Rifling through the contents recently took Felton down memory lane. She was astonished to see a minted poll tax receipt that belonged to her father, his war rations book when he served in the army in World War II, and his voter registration certificate dated Aug. 11, 1947. 

 Mr. Montgomery was 46 years old that year. He was labeled as “colored” on the certificate and considered a legal voter in Memphis – nearly 20 years before President Lyndon B. Johnson signed the landmark Voting Rights Act of 1965.

“He was a strong Democrat,” said Felton, a retired public affairs officer for the Internal Revenue Service, who has lived in St. Louis since leaving her hometown of Memphis in 1966. 

Voting during her parents’ era likely was mired in problems, much as it is today. But that didn’t stop them. They pursued the vote. Mr. Montgomery put his vote into action, she used as an example, and supported President Franklin D. Roosevelt.

“He talked about President Roosevelt all the time. He thought Roosevelt really helped Black folks get better jobs and decent places to live,” said Felton, citing The Works Program Administration, Roosevelt’s New Deal to put Americans back to work.

Felton said her father also was a supporter of Adlai Stevenson. He was the former Democratic governor of Illinois who challenged Dwight D. Eisenhower, the GOP pick from Pennsylvania, in both the 1952 and 1956 presidential elections.

She said her mother was just as adamant about voting and participating in the political process as her father. “My mother would have us campaigning,” she said. “When I was 16, I passed out leaflets. My family was engaged in politics because of my mother.”

The Montgomerys were members of the 40th Ward New Chicago Civic Club. They endorsed candidates, held political rallies, voting registration drives, and held their meetings at the Firestone Union Hall, which was later renamed the Matthew R. Davis Resource Center after the Club’s longtime president.

They also belonged to a group called The Willing Workers Club, which Mrs. Montgomery helped to organize. Civic-minded and politically active, they worked for the betterment of their community. 

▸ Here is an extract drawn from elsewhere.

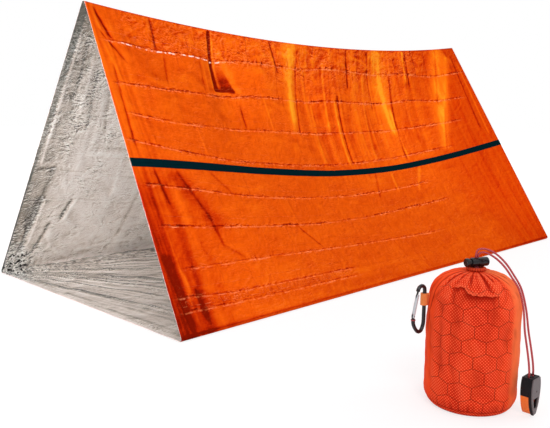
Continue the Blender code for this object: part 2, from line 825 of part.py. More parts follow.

Mrs. Montgomery took activism to another level in the community. Geraldine Montgomery was an eyewitness andtouted their mother’s community service in a letter she wrote about her in September 2005.

“You have left your children and friends something that cannot be bought, sold, traded, taken or stolen,” the letter began. “What you and our father have given to us, many people wish they could have.” 

What was noticeable in the letter was Mrs. Montgomery’s attendance at Historic Mason Temple, where Dr. Martin Luther King Jr. delivered his “Mountaintop” speech. She and a friend, Mary Ella Sawyer, representing The Willing Workers Club, also attended Dr. King’s funeral in Atlanta. 

The letter is laden with a lifetime of Mrs. Montgomery’s work in the community. For example, she immersed herself in the affairs of the NAACP, marched for the right to vote, and registered many people.

Mrs. Montgomery didn’t stop there. She served as an AARP Poll Watcher in the 2000 presidential election. She also traveled with two carloads of people to Washington D.C. to observe a case before the U.S. Supreme Court.

The case involved the removal of a barrier in the street between Jackson and Chelsea. That area was all white, and white people, she wrote, did not want Blacks to crossover or drive through.

Mrs. Montgomery had achieved quite a lot in her lifetime and earned the respect of the political establishment. Her awards and citations are highlighted in the letter, including receiving special congressional recognition, an award from the Memphis City Council, an NAACP Voter Registration Campaign Award, a Resolution from County Councilwoman Hazel M. Erby of St. Louis, and several others.

She also led souls to Christ and, along with her husband, fed the hungry, Geraldine pointed out in the letter.